Copy out precisely the lines beginning at the line that contains "base_top_cover();" and ending at the line that contains "import math", including both.

---------- Data ----------

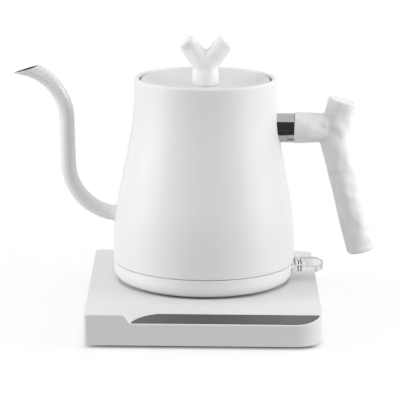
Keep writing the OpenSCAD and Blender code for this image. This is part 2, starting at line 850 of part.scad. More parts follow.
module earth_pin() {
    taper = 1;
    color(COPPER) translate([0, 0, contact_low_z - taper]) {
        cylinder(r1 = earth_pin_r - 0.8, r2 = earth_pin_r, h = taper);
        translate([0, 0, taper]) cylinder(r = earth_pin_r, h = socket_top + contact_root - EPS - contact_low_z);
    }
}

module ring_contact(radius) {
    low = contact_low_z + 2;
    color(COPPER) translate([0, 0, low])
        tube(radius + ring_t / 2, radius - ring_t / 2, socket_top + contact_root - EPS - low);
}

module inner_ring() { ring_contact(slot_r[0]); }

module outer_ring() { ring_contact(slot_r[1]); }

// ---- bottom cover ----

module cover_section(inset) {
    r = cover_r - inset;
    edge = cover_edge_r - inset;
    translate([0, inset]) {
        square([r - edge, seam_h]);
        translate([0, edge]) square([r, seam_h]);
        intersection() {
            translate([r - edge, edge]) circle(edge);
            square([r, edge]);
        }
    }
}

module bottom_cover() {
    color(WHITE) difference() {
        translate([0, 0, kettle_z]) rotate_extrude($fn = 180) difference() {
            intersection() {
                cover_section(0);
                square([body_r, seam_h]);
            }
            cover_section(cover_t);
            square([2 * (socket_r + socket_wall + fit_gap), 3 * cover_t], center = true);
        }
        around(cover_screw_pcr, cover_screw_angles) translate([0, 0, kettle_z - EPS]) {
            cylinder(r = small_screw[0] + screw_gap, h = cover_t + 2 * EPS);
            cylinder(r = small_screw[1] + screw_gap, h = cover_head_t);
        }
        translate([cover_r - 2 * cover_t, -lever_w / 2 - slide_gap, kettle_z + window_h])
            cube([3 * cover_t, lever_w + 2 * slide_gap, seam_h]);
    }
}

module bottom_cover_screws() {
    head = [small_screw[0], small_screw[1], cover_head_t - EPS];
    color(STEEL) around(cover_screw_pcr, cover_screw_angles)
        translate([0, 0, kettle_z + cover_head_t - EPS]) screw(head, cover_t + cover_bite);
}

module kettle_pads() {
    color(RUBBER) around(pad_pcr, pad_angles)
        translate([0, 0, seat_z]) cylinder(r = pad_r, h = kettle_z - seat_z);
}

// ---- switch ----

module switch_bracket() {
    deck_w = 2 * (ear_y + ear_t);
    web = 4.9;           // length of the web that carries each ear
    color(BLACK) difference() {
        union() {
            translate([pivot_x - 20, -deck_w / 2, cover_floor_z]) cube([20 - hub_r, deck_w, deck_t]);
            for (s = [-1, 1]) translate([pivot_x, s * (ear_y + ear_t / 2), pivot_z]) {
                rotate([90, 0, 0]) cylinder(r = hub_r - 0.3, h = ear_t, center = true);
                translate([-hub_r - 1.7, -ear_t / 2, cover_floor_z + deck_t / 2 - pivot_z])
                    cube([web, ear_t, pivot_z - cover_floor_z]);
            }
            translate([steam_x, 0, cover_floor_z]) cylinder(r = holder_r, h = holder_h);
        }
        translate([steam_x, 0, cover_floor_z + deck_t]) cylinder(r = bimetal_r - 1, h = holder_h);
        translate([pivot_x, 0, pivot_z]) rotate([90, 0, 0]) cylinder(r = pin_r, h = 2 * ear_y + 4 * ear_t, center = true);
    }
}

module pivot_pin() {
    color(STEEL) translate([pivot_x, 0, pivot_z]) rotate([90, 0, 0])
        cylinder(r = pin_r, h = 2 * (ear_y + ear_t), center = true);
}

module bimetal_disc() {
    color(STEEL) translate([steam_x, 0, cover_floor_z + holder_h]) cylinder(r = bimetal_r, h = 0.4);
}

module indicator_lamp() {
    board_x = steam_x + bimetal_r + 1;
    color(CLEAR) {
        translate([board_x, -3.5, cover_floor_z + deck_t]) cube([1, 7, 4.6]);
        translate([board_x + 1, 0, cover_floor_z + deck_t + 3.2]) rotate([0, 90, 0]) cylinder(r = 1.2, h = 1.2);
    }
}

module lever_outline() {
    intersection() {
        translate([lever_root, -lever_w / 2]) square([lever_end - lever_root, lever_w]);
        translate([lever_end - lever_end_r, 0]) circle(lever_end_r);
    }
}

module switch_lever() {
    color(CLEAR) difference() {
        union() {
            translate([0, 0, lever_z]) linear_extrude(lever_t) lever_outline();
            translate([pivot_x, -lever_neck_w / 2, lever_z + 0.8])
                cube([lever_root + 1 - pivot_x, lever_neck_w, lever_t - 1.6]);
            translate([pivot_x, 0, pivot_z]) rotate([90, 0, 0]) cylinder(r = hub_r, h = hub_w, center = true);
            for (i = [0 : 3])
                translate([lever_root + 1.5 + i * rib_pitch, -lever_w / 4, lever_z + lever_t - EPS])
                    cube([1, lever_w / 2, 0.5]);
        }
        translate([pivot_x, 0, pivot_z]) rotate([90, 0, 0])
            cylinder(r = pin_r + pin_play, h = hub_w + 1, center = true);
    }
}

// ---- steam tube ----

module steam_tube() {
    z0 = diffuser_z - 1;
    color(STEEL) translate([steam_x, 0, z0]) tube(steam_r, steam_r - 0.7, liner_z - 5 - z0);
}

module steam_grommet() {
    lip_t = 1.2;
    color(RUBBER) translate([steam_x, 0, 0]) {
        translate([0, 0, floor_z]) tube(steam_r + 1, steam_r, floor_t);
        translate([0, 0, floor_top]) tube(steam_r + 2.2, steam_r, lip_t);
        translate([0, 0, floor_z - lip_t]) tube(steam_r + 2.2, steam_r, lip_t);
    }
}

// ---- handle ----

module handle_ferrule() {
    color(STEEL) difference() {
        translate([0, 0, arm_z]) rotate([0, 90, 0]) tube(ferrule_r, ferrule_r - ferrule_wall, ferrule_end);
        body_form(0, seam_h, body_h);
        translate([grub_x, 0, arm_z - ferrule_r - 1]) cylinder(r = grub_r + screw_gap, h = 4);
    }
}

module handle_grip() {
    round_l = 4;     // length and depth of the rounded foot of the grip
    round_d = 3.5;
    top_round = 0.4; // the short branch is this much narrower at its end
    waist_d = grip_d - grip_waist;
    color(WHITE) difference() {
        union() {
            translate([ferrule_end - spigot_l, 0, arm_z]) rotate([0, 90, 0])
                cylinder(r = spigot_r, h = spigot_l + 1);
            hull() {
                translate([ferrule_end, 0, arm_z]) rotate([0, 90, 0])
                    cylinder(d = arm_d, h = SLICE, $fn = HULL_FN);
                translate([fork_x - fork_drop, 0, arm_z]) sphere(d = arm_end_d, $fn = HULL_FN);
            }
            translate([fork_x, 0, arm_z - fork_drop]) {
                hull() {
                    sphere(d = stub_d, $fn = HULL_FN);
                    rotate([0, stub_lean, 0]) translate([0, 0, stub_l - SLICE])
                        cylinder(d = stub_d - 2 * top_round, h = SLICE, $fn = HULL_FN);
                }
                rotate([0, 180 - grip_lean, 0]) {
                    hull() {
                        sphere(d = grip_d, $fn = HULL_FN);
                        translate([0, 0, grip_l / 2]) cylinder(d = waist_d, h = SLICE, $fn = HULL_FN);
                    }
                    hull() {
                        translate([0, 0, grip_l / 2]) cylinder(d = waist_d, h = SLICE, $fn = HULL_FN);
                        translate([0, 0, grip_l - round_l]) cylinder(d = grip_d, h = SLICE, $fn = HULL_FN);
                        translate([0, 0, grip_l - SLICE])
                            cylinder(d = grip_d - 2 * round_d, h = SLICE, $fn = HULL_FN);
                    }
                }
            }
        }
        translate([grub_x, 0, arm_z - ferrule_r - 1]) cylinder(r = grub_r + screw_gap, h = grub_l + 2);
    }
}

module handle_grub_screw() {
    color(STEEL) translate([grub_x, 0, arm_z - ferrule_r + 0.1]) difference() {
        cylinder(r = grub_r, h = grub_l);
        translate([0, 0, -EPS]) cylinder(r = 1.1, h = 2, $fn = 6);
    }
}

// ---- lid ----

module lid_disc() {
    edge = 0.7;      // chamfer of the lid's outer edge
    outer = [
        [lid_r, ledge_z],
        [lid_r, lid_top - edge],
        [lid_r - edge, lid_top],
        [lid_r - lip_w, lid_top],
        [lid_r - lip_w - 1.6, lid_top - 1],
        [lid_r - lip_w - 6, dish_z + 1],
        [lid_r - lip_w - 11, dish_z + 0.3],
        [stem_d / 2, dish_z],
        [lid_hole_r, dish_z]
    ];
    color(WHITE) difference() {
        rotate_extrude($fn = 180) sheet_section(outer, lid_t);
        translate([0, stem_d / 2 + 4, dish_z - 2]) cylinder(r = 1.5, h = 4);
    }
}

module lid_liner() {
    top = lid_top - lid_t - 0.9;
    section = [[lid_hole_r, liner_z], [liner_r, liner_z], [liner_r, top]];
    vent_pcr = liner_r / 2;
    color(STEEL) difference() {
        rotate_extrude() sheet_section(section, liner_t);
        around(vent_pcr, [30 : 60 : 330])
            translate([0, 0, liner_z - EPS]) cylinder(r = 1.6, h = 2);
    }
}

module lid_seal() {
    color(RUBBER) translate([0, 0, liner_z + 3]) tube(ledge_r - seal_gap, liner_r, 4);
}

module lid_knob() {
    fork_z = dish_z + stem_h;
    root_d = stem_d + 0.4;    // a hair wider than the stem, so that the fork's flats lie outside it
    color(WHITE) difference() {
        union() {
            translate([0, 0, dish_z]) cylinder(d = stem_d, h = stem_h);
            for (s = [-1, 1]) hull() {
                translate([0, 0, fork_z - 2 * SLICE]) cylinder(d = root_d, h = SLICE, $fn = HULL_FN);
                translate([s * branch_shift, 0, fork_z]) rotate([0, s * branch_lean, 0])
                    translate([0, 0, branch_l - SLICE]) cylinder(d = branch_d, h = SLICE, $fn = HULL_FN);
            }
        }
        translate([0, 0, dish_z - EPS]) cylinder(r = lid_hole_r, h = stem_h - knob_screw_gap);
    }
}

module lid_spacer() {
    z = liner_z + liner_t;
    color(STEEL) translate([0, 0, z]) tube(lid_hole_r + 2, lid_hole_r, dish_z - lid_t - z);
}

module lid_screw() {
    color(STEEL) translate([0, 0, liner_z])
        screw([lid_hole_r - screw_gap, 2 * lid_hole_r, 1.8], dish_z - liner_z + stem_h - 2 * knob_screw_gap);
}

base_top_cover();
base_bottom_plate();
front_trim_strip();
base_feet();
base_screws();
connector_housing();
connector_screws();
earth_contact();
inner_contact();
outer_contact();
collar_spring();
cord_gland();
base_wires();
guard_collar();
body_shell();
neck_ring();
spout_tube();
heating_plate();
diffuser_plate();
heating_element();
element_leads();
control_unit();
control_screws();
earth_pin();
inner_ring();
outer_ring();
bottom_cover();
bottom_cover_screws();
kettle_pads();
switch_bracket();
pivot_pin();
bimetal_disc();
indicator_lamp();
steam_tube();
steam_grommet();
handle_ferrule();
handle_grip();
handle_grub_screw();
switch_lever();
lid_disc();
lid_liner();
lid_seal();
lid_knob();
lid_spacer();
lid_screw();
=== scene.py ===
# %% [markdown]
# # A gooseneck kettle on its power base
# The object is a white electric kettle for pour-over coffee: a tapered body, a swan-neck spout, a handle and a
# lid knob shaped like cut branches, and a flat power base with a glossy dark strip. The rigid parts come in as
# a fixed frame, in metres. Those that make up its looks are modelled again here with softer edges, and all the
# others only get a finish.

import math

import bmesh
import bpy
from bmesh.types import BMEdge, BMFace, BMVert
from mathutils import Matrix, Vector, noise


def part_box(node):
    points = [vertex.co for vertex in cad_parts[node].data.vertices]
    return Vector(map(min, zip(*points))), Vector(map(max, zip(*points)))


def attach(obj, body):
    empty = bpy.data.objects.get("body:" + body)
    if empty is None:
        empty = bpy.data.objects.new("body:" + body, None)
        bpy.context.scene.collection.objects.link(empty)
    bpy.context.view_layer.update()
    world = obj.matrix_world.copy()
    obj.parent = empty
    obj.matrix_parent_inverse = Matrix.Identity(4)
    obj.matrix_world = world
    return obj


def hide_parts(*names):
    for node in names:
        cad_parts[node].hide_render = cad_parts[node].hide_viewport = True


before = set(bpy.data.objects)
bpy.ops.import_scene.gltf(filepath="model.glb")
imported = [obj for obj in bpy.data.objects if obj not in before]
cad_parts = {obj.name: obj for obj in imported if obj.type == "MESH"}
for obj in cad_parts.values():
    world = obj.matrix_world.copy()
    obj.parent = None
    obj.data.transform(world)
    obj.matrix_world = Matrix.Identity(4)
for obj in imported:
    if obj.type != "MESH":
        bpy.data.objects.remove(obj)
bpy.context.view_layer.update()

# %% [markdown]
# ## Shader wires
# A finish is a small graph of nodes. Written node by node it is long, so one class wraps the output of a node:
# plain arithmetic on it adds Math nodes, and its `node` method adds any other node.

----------

#### Exercise result:
base_top_cover();
base_bottom_plate();
front_trim_strip();
base_feet();
base_screws();
connector_housing();
connector_screws();
earth_contact();
inner_contact();
outer_contact();
collar_spring();
cord_gland();
base_wires();
guard_collar();
body_shell();
neck_ring();
spout_tube();
heating_plate();
diffuser_plate();
heating_element();
element_leads();
control_unit();
control_screws();
earth_pin();
inner_ring();
outer_ring();
bottom_cover();
bottom_cover_screws();
kettle_pads();
switch_bracket();
pivot_pin();
bimetal_disc();
indicator_lamp();
steam_tube();
steam_grommet();
handle_ferrule();
handle_grip();
handle_grub_screw();
switch_lever();
lid_disc();
lid_liner();
lid_seal();
lid_knob();
lid_spacer();
lid_screw();
=== scene.py ===
# %% [markdown]
# # A gooseneck kettle on its power base
# The object is a white electric kettle for pour-over coffee: a tapered body, a swan-neck spout, a handle and a
# lid knob shaped like cut branches, and a flat power base with a glossy dark strip. The rigid parts come in as
# a fixed frame, in metres. Those that make up its looks are modelled again here with softer edges, and all the
# others only get a finish.

import math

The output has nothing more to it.